Is racial injustice no longer an issue? Has the problem been rectified and not relevant in today's United States of America? Not according to these indicators [2]:

Last month a national study found drastic disparities in the way white and minority suspects were treated in the criminal justice system when both were charged with comparable crimes. For example, among young people who have not been sent to a juvenile prison before, blacks are more than six times as likely as whites to be sentenced to prison. The study found that among young people without a record charged with violent crime, black teenagers are nine times more likely than whites to be sentenced to prison. For drug offenses, black youths are 48 times more likely than whites to be sentenced to prison, according to the study. Researchers for "And Justice For Some" also found that while African-American youth are just 15 percent of the population under 18, they account for 40 percent of the youths sent to adult courts and 58 percent of the youths sent to adult prison.
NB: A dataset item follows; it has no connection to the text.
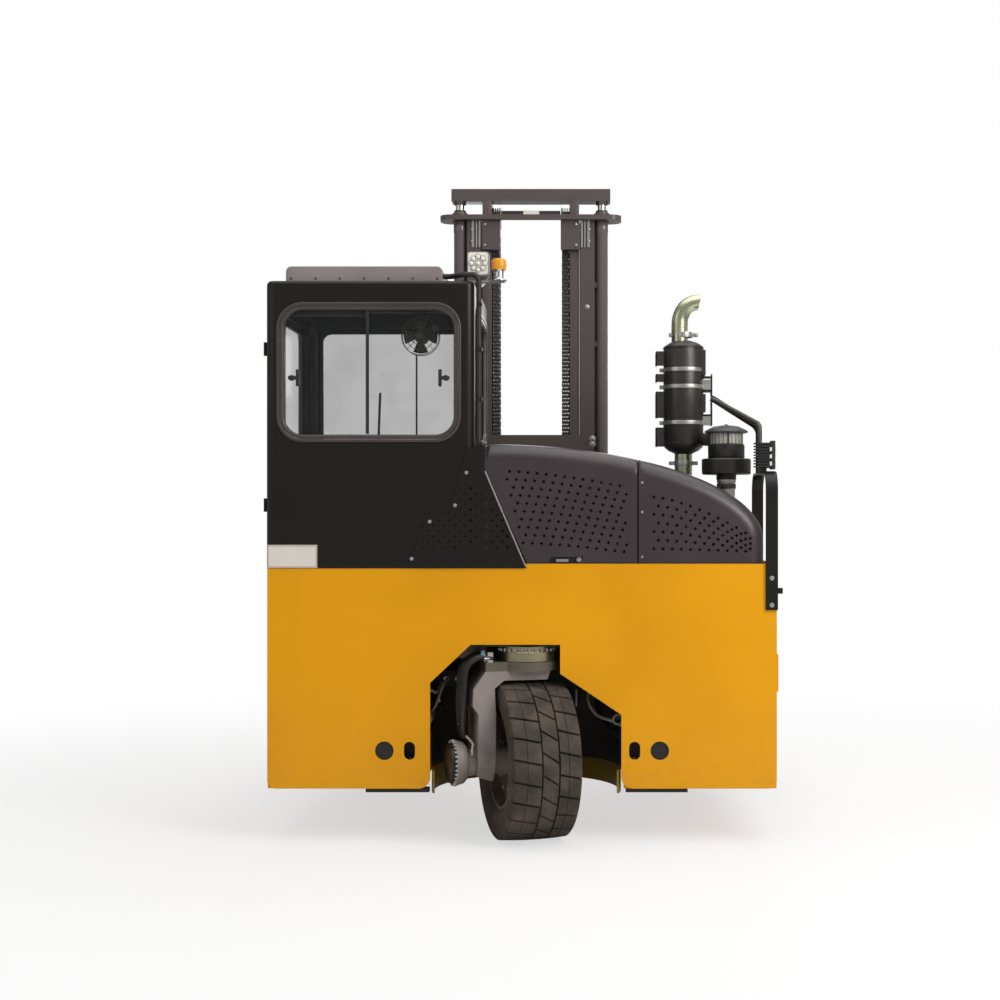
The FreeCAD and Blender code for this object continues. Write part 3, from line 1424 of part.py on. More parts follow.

Written under the auspices of the Youth Law Center, a Washington, D.C.-based research and advocacy group, the study was funded by the U.S. Department of Justice and six of the nation's leading foundations, including the Rockefeller, Ford and MacArthur Foundations as well as the Center on Crime, Communities and Culture of George Soros's Open Society Institute

OK, those statistics are indicting only of the criminal justice system, not the economic system which effects all Americans on a day-to-day basis. So, what is the deal there? Gains have been made, but still, the unemployment rate for black people is double what it is for white people and the ratio of black-to-white median income is 64% [3]. Those numbers show that there's still a bit of economic disparity, though things have improved since the Civil Rights era.